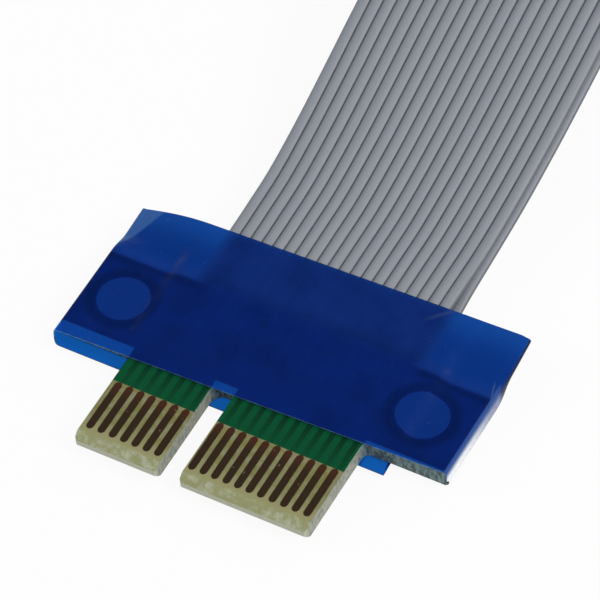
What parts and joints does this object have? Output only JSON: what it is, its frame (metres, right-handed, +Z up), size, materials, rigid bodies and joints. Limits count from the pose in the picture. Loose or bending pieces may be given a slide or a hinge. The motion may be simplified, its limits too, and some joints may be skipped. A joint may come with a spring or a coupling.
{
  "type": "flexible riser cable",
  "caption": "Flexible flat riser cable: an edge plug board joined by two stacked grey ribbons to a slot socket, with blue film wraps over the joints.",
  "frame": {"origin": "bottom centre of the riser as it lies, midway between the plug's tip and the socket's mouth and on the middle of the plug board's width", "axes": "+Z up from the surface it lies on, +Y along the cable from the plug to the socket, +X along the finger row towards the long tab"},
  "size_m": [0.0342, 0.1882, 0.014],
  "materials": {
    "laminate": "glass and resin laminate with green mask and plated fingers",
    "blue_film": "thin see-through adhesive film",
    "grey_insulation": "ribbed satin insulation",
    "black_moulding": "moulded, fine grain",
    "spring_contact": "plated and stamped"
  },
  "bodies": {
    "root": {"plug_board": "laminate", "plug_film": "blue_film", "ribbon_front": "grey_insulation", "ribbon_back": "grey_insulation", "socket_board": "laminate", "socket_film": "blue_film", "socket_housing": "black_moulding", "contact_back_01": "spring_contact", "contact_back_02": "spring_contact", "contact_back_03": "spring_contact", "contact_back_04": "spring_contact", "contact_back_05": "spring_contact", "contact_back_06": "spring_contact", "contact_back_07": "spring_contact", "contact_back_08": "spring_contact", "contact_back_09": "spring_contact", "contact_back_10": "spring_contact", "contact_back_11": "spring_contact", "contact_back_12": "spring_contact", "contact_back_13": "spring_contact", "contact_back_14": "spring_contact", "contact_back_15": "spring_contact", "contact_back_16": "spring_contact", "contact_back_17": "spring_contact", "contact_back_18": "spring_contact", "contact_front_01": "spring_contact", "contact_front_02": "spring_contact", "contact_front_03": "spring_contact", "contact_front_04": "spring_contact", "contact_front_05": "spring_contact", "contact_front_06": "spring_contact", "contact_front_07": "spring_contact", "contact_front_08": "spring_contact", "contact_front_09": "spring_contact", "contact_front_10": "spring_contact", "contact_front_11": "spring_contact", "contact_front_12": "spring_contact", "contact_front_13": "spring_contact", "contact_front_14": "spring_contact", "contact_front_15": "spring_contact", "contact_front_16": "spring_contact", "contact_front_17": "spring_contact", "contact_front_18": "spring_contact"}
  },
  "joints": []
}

==

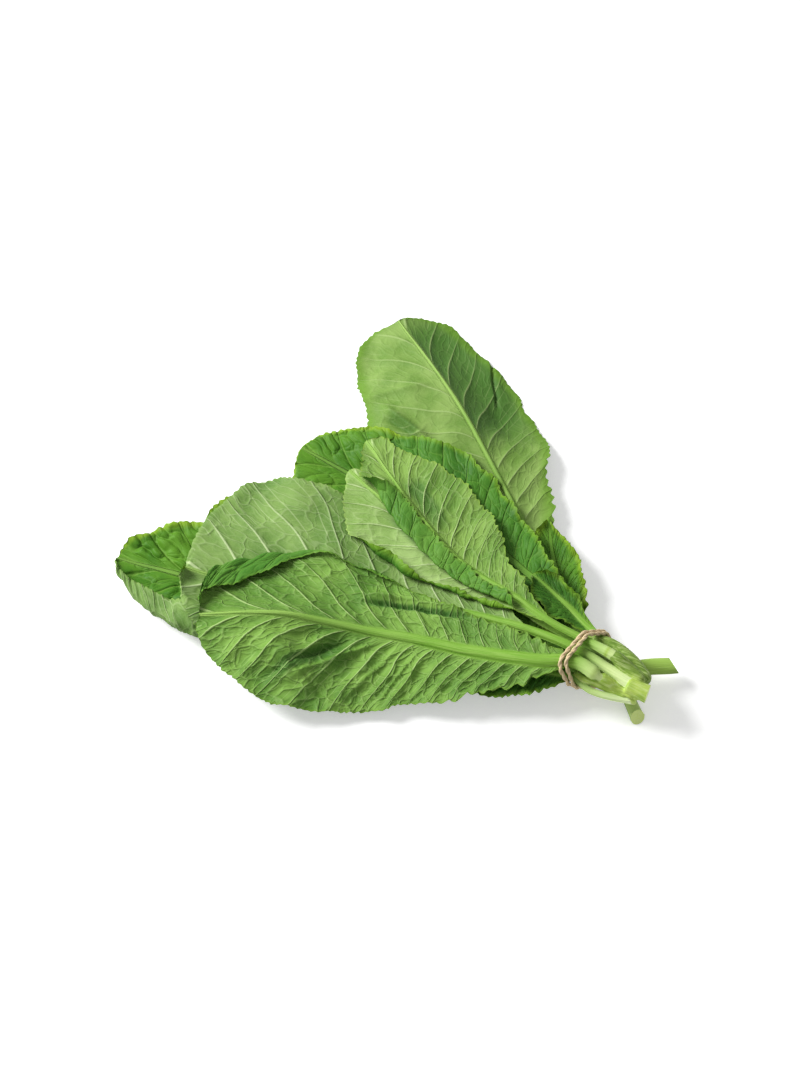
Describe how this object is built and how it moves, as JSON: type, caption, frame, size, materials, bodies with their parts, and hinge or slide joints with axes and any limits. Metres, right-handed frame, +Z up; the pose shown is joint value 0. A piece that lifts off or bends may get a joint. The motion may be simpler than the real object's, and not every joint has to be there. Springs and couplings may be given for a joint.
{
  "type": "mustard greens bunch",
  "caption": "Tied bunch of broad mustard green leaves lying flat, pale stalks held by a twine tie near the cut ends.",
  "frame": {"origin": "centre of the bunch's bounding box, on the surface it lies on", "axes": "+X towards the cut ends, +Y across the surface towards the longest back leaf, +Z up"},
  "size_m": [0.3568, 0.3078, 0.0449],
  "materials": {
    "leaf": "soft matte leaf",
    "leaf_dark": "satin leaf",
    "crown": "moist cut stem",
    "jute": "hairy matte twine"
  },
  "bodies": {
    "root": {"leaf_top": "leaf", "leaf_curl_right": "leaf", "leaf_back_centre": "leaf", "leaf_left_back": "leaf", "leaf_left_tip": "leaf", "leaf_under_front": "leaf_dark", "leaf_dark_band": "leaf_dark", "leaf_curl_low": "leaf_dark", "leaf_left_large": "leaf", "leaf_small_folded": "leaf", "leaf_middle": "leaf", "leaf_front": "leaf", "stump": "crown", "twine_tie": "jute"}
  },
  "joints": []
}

# [AIM]
For each line above that contains the word "axes", copy that line.

# [WRITTEN SOLUTION]
  "frame": {"origin": "bottom centre of the riser as it lies, midway between the plug's tip and the socket's mouth and on the middle of the plug board's width", "axes": "+Z up from the surface it lies on, +Y along the cable from the plug to the socket, +X along the finger row towards the long tab"},
Describe how this object is built and how it moves, as JSON: type, caption, frame, size, materials, bodies with their parts, and hinge or slide joints with axes and any limits. Metres, right-handed frame, +Z up; the pose shown is joint value 0. A piece that lifts off or bends may get a joint. The motion may be simpler than the real object's, and not every joint has to be there. Springs and couplings may be given for a joint.
  "frame": {"origin": "centre of the bunch's bounding box, on the surface it lies on", "axes": "+X towards the cut ends, +Y across the surface towards the longest back leaf, +Z up"},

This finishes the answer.